> Objective
Copy the data below exactly.

§ §

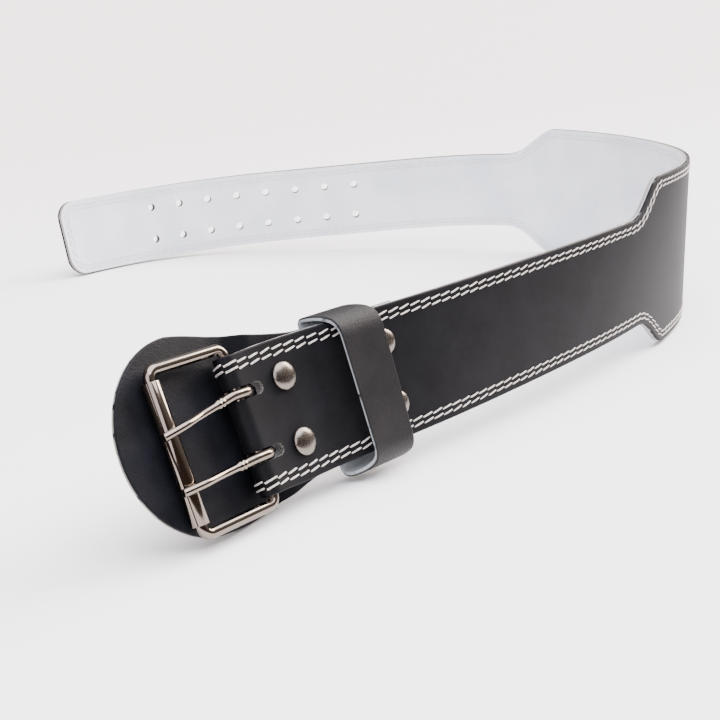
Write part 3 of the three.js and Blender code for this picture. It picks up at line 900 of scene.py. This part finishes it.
def keeper_station():
    low, high = -strap_width / 2 - keeper_below, strap_width / 2 + keeper_above
    back, front = tail_skin_depth + gap, -keeper_room
    t = keeper_thickness
    outer = loop_outline(low - t, high + t, front - t, back + t, 0)
    inner = loop_outline(low, high, front, back, t)
    steps = np.linalg.norm(np.diff(outer, axis=0, append=outer[:1]), axis=1)

    def to_points(across, depth, beside):
        height = np.clip((across - low) / (high - low), 0, 1)
        push = keeper_low_push + (keeper_top_push - keeper_low_push) * height
        rest = keeper_back_push * (1 - height)
        push = rest + (push - rest) * ease((back - depth) / (back - front))
        return belt_points(keeper_middle + push + beside, across, depth)

    count = len(outer)
    return {
        "middle": np.zeros(count),
        "half": np.full(count, keeper_width / 2),
        "inset": np.zeros(count),
        "skin": outer,
        "flesh": inner,
        "place": np.concatenate([[0], np.cumsum(steps)[:-1]]),
        "to_points": to_points,
    }


keeper = wall("keeper_leather_loop", keeper_station(), keeper_thickness, keeper_rounding, 14, closed=True)
keeper_leather = leather_material(
    "black_pebbled_cowhide", 0.7, 0.13, "080708", "171516", 0.5, 0.2, "8e9396", 1.0
)
keeper.data.materials.append(keeper_leather)
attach(keeper, "belt")
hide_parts("keeper_loop")

# The rivets
# Four tubular steel rivets with domed caps outside and flat washers inside, plated in satin nickel.
cap_radius = 6.4
cap_height = 3
cap_rim_height = 0.6
cap_rim_inset = 0.2
washer_thickness = 1
rim_bevel = 0.25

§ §

> Result
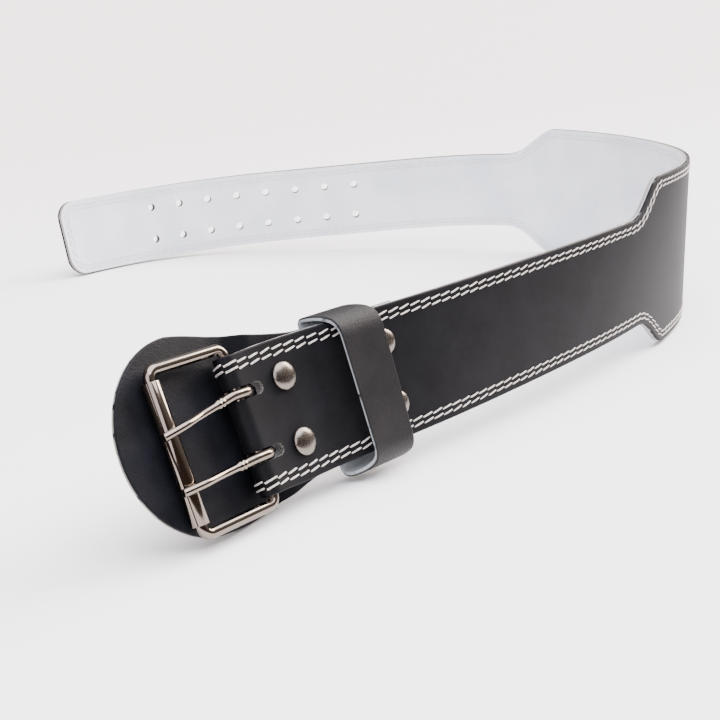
Write part 3 of the three.js and Blender code for this picture. It picks up at line 900 of scene.py. This part finishes it.
def keeper_station():
    low, high = -strap_width / 2 - keeper_below, strap_width / 2 + keeper_above
    back, front = tail_skin_depth + gap, -keeper_room
    t = keeper_thickness
    outer = loop_outline(low - t, high + t, front - t, back + t, 0)
    inner = loop_outline(low, high, front, back, t)
    steps = np.linalg.norm(np.diff(outer, axis=0, append=outer[:1]), axis=1)

    def to_points(across, depth, beside):
        height = np.clip((across - low) / (high - low), 0, 1)
        push = keeper_low_push + (keeper_top_push - keeper_low_push) * height
        rest = keeper_back_push * (1 - height)
        push = rest + (push - rest) * ease((back - depth) / (back - front))
        return belt_points(keeper_middle + push + beside, across, depth)

    count = len(outer)
    return {
        "middle": np.zeros(count),
        "half": np.full(count, keeper_width / 2),
        "inset": np.zeros(count),
        "skin": outer,
        "flesh": inner,
        "place": np.concatenate([[0], np.cumsum(steps)[:-1]]),
        "to_points": to_points,
    }


keeper = wall("keeper_leather_loop", keeper_station(), keeper_thickness, keeper_rounding, 14, closed=True)
keeper_leather = leather_material(
    "black_pebbled_cowhide", 0.7, 0.13, "080708", "171516", 0.5, 0.2, "8e9396", 1.0
)
keeper.data.materials.append(keeper_leather)
attach(keeper, "belt")
hide_parts("keeper_loop")

# The rivets
# Four tubular steel rivets with domed caps outside and flat washers inside, plated in satin nickel.
cap_radius = 6.4
cap_height = 3
cap_rim_height = 0.6
cap_rim_inset = 0.2
washer_thickness = 1
rim_bevel = 0.25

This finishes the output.